Brother Williams wrote The Great Salvation in connection with "The World's Columbian Exposition" held May 1st through October 30th 1893 in Chicago, and distributed a reported 14,000 copies through a booth at the "World's Congress of Religions" set up that year at the Chicago Art Institute. An explanation was given in the April 1893 Advocate that funds appealed for and collected would be "devoted to a careful distribution" of a pamphlet "into the hands of religiously inclined people from all parts of the world." The pamphlet was then in preparation, and an announcement in the July Advocate advised readers that the title selected for the pamphlet was to be The Great Salvation, 52 pages in length, prepared "with a view of making it of permanent use in teaching seekers after truth the first principles, and as a book of ready reference to texts of scripture under various headings representing the different subjects of the Gospel." The booklet addressed, in clear and concise terms, God's Plan of Salvation, His Purpose with the Earth and Man upon it, the Role of Christ in that Plan and in our lives, the Abrahamic Promises and Covenants, the Gospel of the Kingdom of God, Baptism and Relevant Requirements of our Baptismal Covenant, the Disparate Destinies of the Righteous and of the Wicked and many other facets of the Truth. The Great Salvation has proven to be a source of instructive enlightenment and comforting encouragement to many within the Brotherhood over a period of more than 100 years, and is still in use as a reference source and as a teaching tool.

Another product of Brother Williams ' prodigious literary efforts is The World's Redemption, announced in the January 1898 Advocate to have been produced at the request of "many in many places," for "...frequent perusal, and to help in their efforts to bring their friends and neighbors to the light of the glorious gospel." This initial offering was for "Part I" only (chapters I through XII), with the explanation, "This book when completed is intended to contain three parts. Part II and III will be added as soon as circumstances will permit." Announcement in the August and September 1903 Advocates alerted readers to the books completion and availability (cloth bound - $1.50; leather bound - $1.75).

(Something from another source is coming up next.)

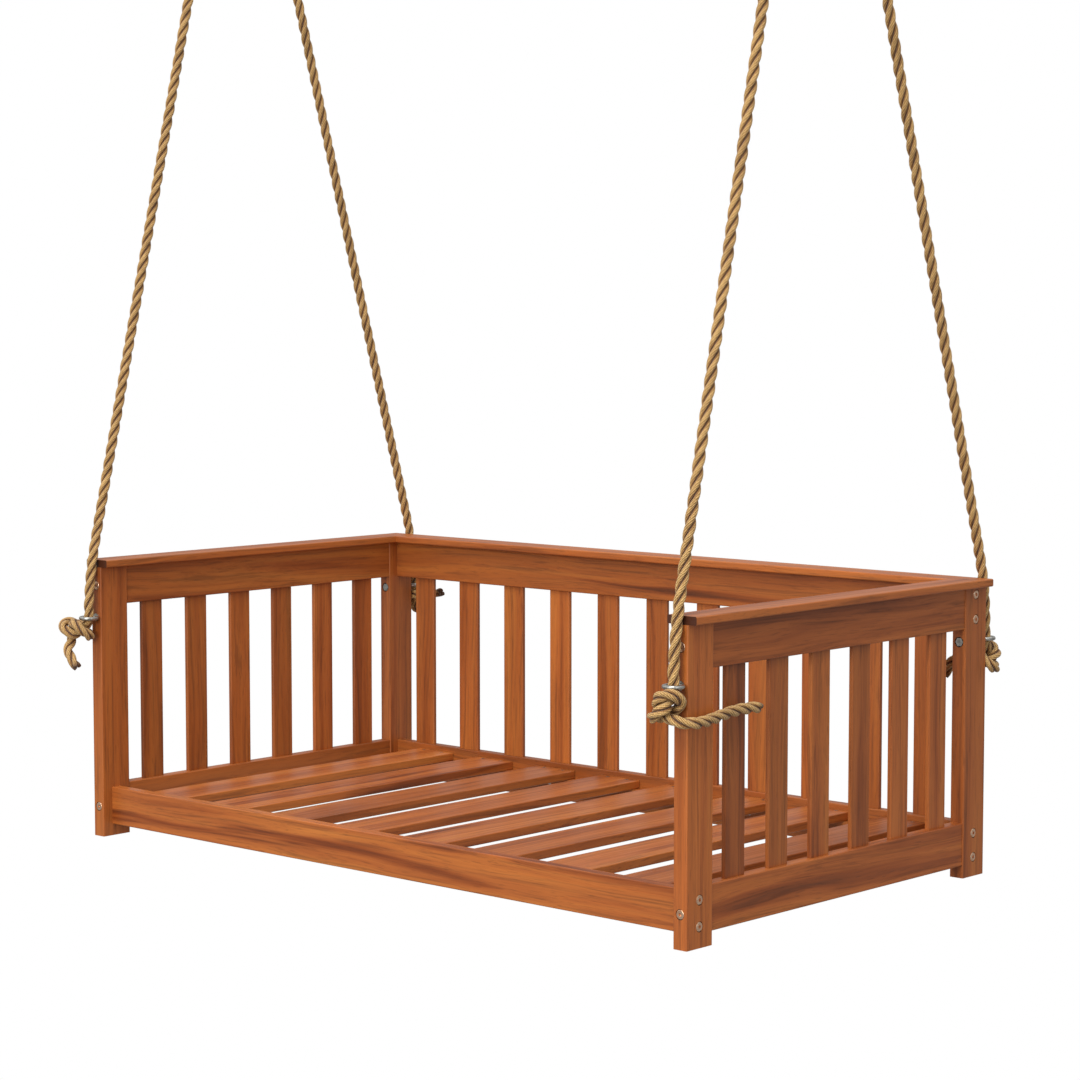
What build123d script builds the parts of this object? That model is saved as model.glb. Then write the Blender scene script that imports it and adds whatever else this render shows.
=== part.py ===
from build123d import *
import math
import os

# Porch swing: a slatted daybed with three sides and an open front, hung by a rope from each corner.
# Millimetres. Origin: midway between the two ceiling hooks, on the ceiling's face.
# +Z is up, +X is to the right of someone facing the open front, and the open front faces -Y.

# ---- Driving dimensions ----
width = 1362.0              # over the corner posts, X
depth = 776.0               # over the corner posts, Y
post_x = 26.0               # corner post section
post_y = 60.0
post_height = 480.0
foot_z = -2094.0            # bottom of the posts, below the ceiling
front_y = -337.0            # front faces of the front posts, before the line between the hooks
edge_round = 2.0            # rounded arris of sawn and sanded timber

cap_width = 55.0
cap_thickness = 13.0
cap_front_inset = 2.0       # the cap's front end stops this far behind the post's front face

rail_foot = 20.5            # bottom of the lower rails, above the bottom of the posts
end_rail_thickness = 22.0
end_lower_height = 71.0
upper_height = 68.0
long_rail_thickness = 20.0  # front rail and back rails
back_lower_height = 69.5
front_rail_height = 66.5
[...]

The World's Redemption has provided the Brotherhood with much food for thoughtful guidance through the patience and comfort of the Scriptures of which we are assured in Romans 15:4. It deals with the same broad scope of those fundamental subjects dealt with in the earlier work, The Great Salvation, but in greater depth and detail, with appropriate then-current observations and reflections by the author on world events. During the period January 1947 through April 1955, The World's Redemption appeared serially in 96 monthly installments in the Advocate.

In the March, 1937 issue of The Advocate appeared a reprint of an article by Brother Robert Roberts titled "The Reading of Books," within which he set forth "three rules of divine wisdom. " He describes these steps as: (1) " that we are all one in Christ Jesus, members one of another." (2) The care we feel for our brethren "extends peculiarly to matters affecting our relation to God, for that relation is the bond of our connection and the highest concern of our life." (3) "That the choosing of company is a matter affecting our relation to God, has therefore been made the subject of command in the sense that the sons of God are advised not to stand in the way of sinners, or make fools their companions, but to walk with wise men. The ground of this command is the effect produced by evil company, 'lest thou be like him. ' The principle applies to books. Books are as powerful a company for making men wise or foolish. Therefore the divinely-commended characteristic of the righteous is that he 'delights in the law of the Lord, and in that law meditates day and night.'" (bold added for emphasis) Brother Roberts points out that believers should avoid books that "... frivolize the mind - by engaging it in the petty aspects of life, and disposing it to find entertainment in the froth of fun and frolic ...Grow in the knowledge and love of God. You will then...know what books are useful, and what books are on the whole best left alone as hindrances on the difficult road of faith and obedience and holiness, which leads to the kingdom of God."

These literary efforts, based upon the verses of Scripture written aforetime, are likewise available for our learning, that we through patience and comfort of the scriptures (with which these literary efforts must be scrupulously compared and found to be in accord) might have hope (Romans 15:4). The Christadelphian Advocate has sought to produce a monthly magazine and offer publications consistent with our Father's expectations, in the hope that with God's blessing, such efforts might assist Christ's brethren to be built up a spiritual house, an holy priesthood, to offer up spiritual sacrifices, acceptable to God by Jesus Christ (1 Peter 2:5).

The Decline of Magazines In The Twenty-First Century

Many iconic magazines have experienced significant declines in circulation in the first decade of the twenty-first century:

Magazine Name Paid Circulation
2008 1999 % Change
Reader's Digest 8,307,292 12,622,369 -34.2%
National Geographic 5,060,712 8,566,453 -40.9%
Time 3,374,366 4,103,799 -17.8%
Newsweek 2,720,034 3,162,551 -14.0%
US News & World Report 1,271,377 2,200,651 -42.2%

Source: Magazine Publishers of America Website

The reason for the decline in magazine circulation is the rise of alternative electronic media, especially among the younger generation, as their primary source of information. This trend has far-reaching implications for those who believe in the things concerning the Kingdom of God and the name of Jesus Christ. As interest in reading wanes and there is more reliance on short, highly visual messages delivered electronically, it will be more difficult to teach the doctrines of the Bible. As a people we have a responsibility to continue to be readers, first and foremost, of the Word of God itself; and secondly, of those books and magazines which nurture understanding of its truth.